The 39-year-old Sensei Gould began training in karate at a studio in Sharon, where grew up, when he was around 6-years-old.
Yet, through over three decades of practice, “I personally feel like I’m just starting to get it,” he said, adding that he tells his students that reaching black-belt status – a five- to six-year-long process of constant practice – is the start of their training.
“It’s a lifelong study,” he said.
The Boston University alum, father of two, husband and former Marine Corps officer whose day job is in publishing said he now runs the Emerald Necklace studio not only because he has a passion for the Japanese artistic fighting style, but also as a show of gratitude to the martial arts instructors that taught him, who he says have become like family members.
When he moved eight years ago from Mission Hill back to Allston, where he lived during college, Gould started his martial arts business about a year later in October 2003 and has worked to steadily recruit more student members since.
His students first trained in the West End House Boys & Girls Club before they moved to their own space in a cramped, 800-square-foot suite in a building behind its current standalone facility – a former auto body repair shop that Gould converted into a dojo that provided more than three times as much room to train.
“We’ve come a very long way,” he said.
“It would be wonderful to get this to the point of membership- and financial-stability so this could become my day job,” said Gould, who also teaches women’s self-defense classes, volunteers to talk to area students, parents and teachers about bullying and runs a self-defense resource blog. “But, I want to build a dojo in a sustainable way, not in a rushed way to just sign up more members.”
Along the dojo’s calmly colored walls are hanging Japanese symbols and other decorative art pieces. Equipment, including traditional Japanese weaponry surround the gray, padded training mat, which accounts for the majority of the building’s floor space. The mat is where students practice karate in two- to three-hour sessions, which begin and end with a reflection and meditation period, two to three times each week.

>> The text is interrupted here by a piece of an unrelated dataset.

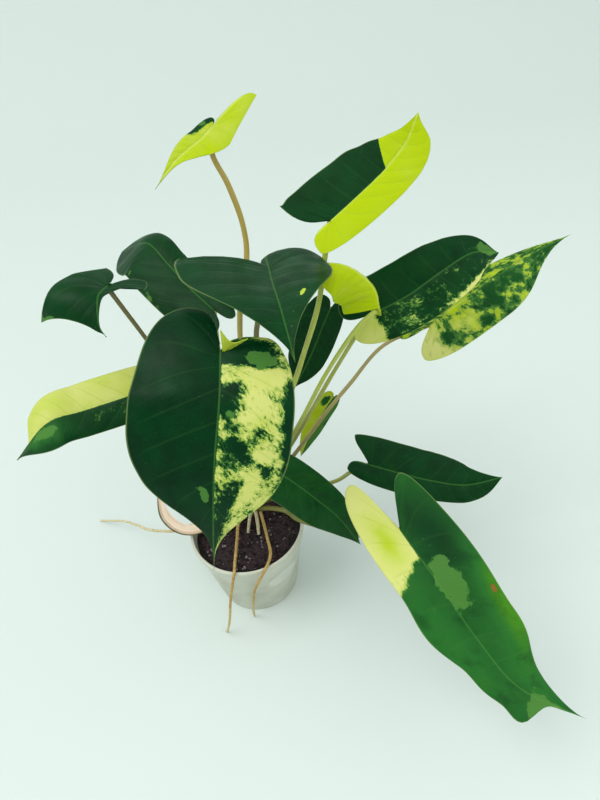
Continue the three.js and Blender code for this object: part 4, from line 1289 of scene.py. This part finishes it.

Photos and other reminders of past community service projects are also displayed, and one corner is a library with over 300 books on the martial arts and related subjects. Aside from learning physical self defense and working on community service projects, students are assigned homework, “not college-level course work, but it’s designed to make them think,” said Gould.
“Students here don’t just have a physical experience, but an academic experience as well,” he said.
Unlike most martial arts studios that begin by offering youth programs, Emerald Necklace began with adult classes – ages 14 and up – and currently has around 45 adult members, including nine who have earned a black belt. The studio began offering Lil’ Dragon courses for children ages 4 to 8 last year, and added another youth program this year for those aged 9 to 13.
His membership is “phenomenally” diverse, he said.
Students in the adult classes, from age 14 to over 50, come from every corner of Boston and as far as Natick, said Gould. They range in terms of gender – around 65 percent are women, religious and ethnic background, physical capability, training background and height – as short as 4’11” and as tall as 6’5”, he said.
But, the differences vanish on the training floor, where everyone is trained to have the humble mentality of a beginner.
Of the nine black belt students, five graduated two weeks ago.
“It was an amazing experience because I can remember each one of their first classes,” said Gould, who over the course of about one hour told numerous stories about his students, mentioning them by first name without having to pause to remember.
Watching the late-October graduation ceremony had seemed like the ultimate level of satisfaction for Gould as a teacher – until the next morning.
“I just gave out black belts the day before … those students have grown and developed, and less than 24 hours later I had a student walk in who knew nothing. It was just a great, indescribable feeling for me.”